The Sisters by Jonas Hassen Khemeri

This book, named one of the five best works of fiction from 2025 by the New York Times, tells two interwoven stories. One is the fictional one that centers on the three titular siblings—Ina, Evelyn, and Anastasia Mikkola. They have a Swedish father who is not in the picture and a Tunisian mother who travels a lot and sells rugs. She tells the sisters and they believe they are cursed, and in a lot of ways that drives some of what they do, Anastasia in particular. Then there is the other story, one about a writer named Jonas, who is drawn to these sisters before he eventually meets them, as a child, in a park in Stockholm.

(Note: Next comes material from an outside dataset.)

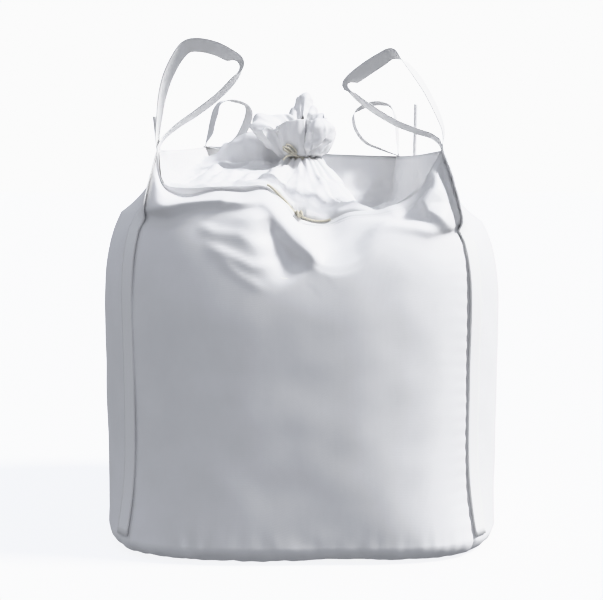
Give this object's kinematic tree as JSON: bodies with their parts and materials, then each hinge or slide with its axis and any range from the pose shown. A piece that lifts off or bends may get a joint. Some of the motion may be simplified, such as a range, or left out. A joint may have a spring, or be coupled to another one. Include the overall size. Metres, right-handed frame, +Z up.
{
  "type": "bulk bag of urea",
  "caption": "Filled woven bulk bag of urea prills with corner lifting loops and a gathered, tied top cloth; it stands on its flat base and hangs from its loops.",
  "frame": {"origin": "middle of the base panel's underside, on the ground", "axes": "+Z up along the bag's height; -Y is the front, where the top cloth is tied down; +X is the front's right"},
  "size_m": [1.082, 1.082, 1.3037],
  "materials": {
    "woven_cloth": "matte",
    "webbing": "satin",
    "tie_cord": "matte",
    "urea_prills": "matte"
  },
  "bodies": {
    "root": {"base_panel": "woven_cloth", "front_panel": "woven_cloth", "right_panel": "woven_cloth", "back_panel": "woven_cloth", "left_panel": "woven_cloth", "top_cover": "woven_cloth", "neck_tie": "tie_cord", "front_tie": "tie_cord", "lift_loop_front_left": "webbing", "lift_loop_front_right": "webbing", "lift_loop_back_right": "webbing", "lift_loop_back_left": "webbing", "hem_tape_right": "webbing", "hem_tape_left": "webbing", "urea_fill": "urea_prills"}
  },
  "joints": []
}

In an interview with the writer, who is also a Tunisian Swede who is writing his first book in English, he says that part of the story is his story, the one that he is trying to off load and understand, and part of it is theirs. The sisters grew up speaking English and they are like the proverbial trio of monkeys but with a twist. Ina sees no evil, no matter what kind of trouble her sisters get into she ignores it and figures out how to get them out. Evelyn hears evil but ignores it--she moves forward no matter what, and Anastasia runs headlong into evil, she speaks it freely and tries to unravel the origin of the curse on her family. Set in Sweden, Tunisia, and the United States, the novel follows its viewpoint characters’ interwoven Tunisian-Swedish histories between 2000 and 2035. It is chaotic, meandering and mesmerizing at the same time.